What Happened to Sänger and Bredt After the War
When Germany surrendered in 1945, Allied intelligence teams moved quickly to recover whatever technical documents they could. The Silbervogel design papers were among the materials captured. American and British evaluators reviewed the concept, confirmed that the underlying skip-glide physics were theoretically sound, and noted the heat shield problem that would have doomed the aircraft.
Sänger and Bredt ended up working for the French government, which was keen to develop its own aerospace capabilities after the war. In 1949, they co-founded what became the International Astronautical Federation.
But the most dramatic chapter in the Silbervogel's post-war story involves Stalin. Joseph Stalin had become fascinated by reports of the design and reportedly dispatched his son Vasily and a Soviet scientist named Grigori Tokaty to France with a specific mission: kidnap Sänger and Bredt and bring them to the USSR. The attempt failed. But it underlines how seriously the Soviets took the concept.
Stalin was so intrigued by the Silbervogel that he sent agents to France to kidnap its designers. That alone tells you how far ahead of its time this idea was.
When the kidnapping plan collapsed, the Soviet Union set up its own research bureau under academician Mstislav Keldysh in 1946 to study the design independently. They developed a ramjet-powered variant sometimes called the Keldysh bomber. It also never entered production, primarily for the same reasons the original didn't: the technology simply wasn't there yet.
The Silbervogel's Real Legacy: What It Actually Gave the World
Here's the part of this story that tends to get overlooked. The Silbervogel never flew, never carried a bomb, and never threatened anyone. But it left two concrete technical contributions that are genuinely significant.
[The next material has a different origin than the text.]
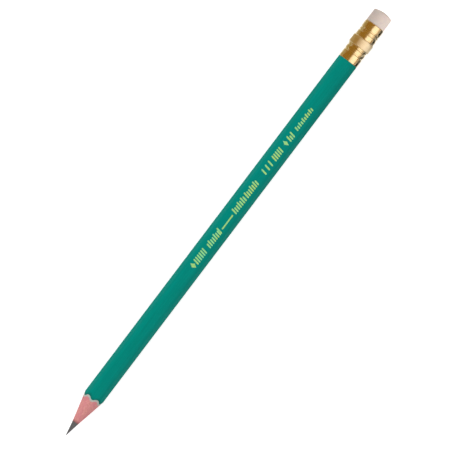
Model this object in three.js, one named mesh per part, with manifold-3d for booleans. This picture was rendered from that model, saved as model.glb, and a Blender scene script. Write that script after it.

The first is regenerative cooling in rocket engines. Sänger's team developed practical work on running fuel or oxidizer through tubes wrapped around the rocket engine bell. This cools the bell (which would otherwise melt under combustion temperatures) while also pressurizing the propellant. Almost every modern liquid-fueled rocket engine uses a version of this design, from the Saturn V engines that powered the Apollo missions to the Merlin engines on SpaceX's Falcon 9.
| Program | Country | Era | Connection to Silbervogel |
|---|---|---|---|
| X-20 Dyna-Soar | United States | 1957-1963 | Direct development of boost-glide spaceplane concept |
| Keldysh Bomber | Soviet Union | 1946-early 1960s | Soviet attempt to replicate the skip-glide design |
| Space Shuttle | United States | 1972-2011 | Lifting body principles, reusable winged spacecraft |
| Sänger II (MBB) | West Germany | 1985 onward | Direct revival of Sänger's two-stage-to-orbit concept |
| Modern hypersonic gliders | Multiple nations | 2010s-present | Boost-glide trajectory derived from Silbervogel principles |
The second legacy is the lifting body concept itself, the idea that a vehicle's fuselage can generate aerodynamic lift rather than relying solely on wings. This principle runs directly through the X-20 Dyna-Soar (the U.S. Air Force's 1950s-60s spaceplane project), the Space Shuttle orbiter, and today's hypersonic glide vehicles being developed by the United States, Russia, and China.
In October 1985, the West German aerospace company Messerschmitt-Bölkow-Blohm actually began renewed studies of a "Sänger II" concept: a two-stage-to-orbit horizontal takeoff spaceplane inspired by the original design. It came to nothing, but the fact that a serious aerospace company revisited the idea four decades later says something about how far ahead of its time the original concept was.
Why the Silbervogel Still Matters
There's a temptation to tell the Silbervogel story purely as a curiosity, a weird artifact of Nazi weapons-program overreach. And look, the context matters. This was a weapon designed to kill civilians in New York. The cheerfulness with which Sänger's 1944 paper diagrammed the destruction of Manhattan is genuinely chilling.
But the engineering ideas inside the Silbervogel were real and consequential. The skip-glide trajectory concept is now built into the flight profiles of hypersonic missiles being developed by multiple world powers. Regenerative cooling is baked into every serious rocket engine on Earth. And the lifting body principle sits at the heart of every reusable spaceplane ever built.
What the Silbervogel really illustrates is something that comes up over and over in the history of technology: ideas and the uses people put them to are not the same thing. Sänger started with a dream about reaching orbit. A regime turned it into a blueprint for mass murder. After the war, those same ideas went on to help humans reach the Moon.
If this kind of deep-dive into aviation history is your thing, you might also enjoy reading about the Horten Ho 229, the flying wing jet bomber that preceded the B-2 stealth bomber by decades. It's a similarly strange story about ideas that were simultaneously brilliant and horrifying.
The Bottom Line
The Silbervogel was a rocket-powered suborbital bomber designed by Eugen Sänger and Irene Bredt in the late 1930s and early 1940s. It was intended to cross the Atlantic by skipping off the upper atmosphere, drop a bomb anywhere in the United States, and land in Japan. It never flew. A post-war analysis found that the heat generated during atmospheric re-entry would have destroyed the aircraft. But its contributions to rocket engine cooling, lifting body design, and boost-glide trajectories quietly shaped aerospace development for the next eight decades.
If you want to go deeper, the original 1944 Sänger-Bredt technical paper "A Rocket Drive for Long Range Bombers" is available in translated form through aviation history archives. It's dense, but reading it is a strange experience: rigorous, systematic engineering in service of something monstrous. That tension is, in some ways, the whole story of the Silbervogel.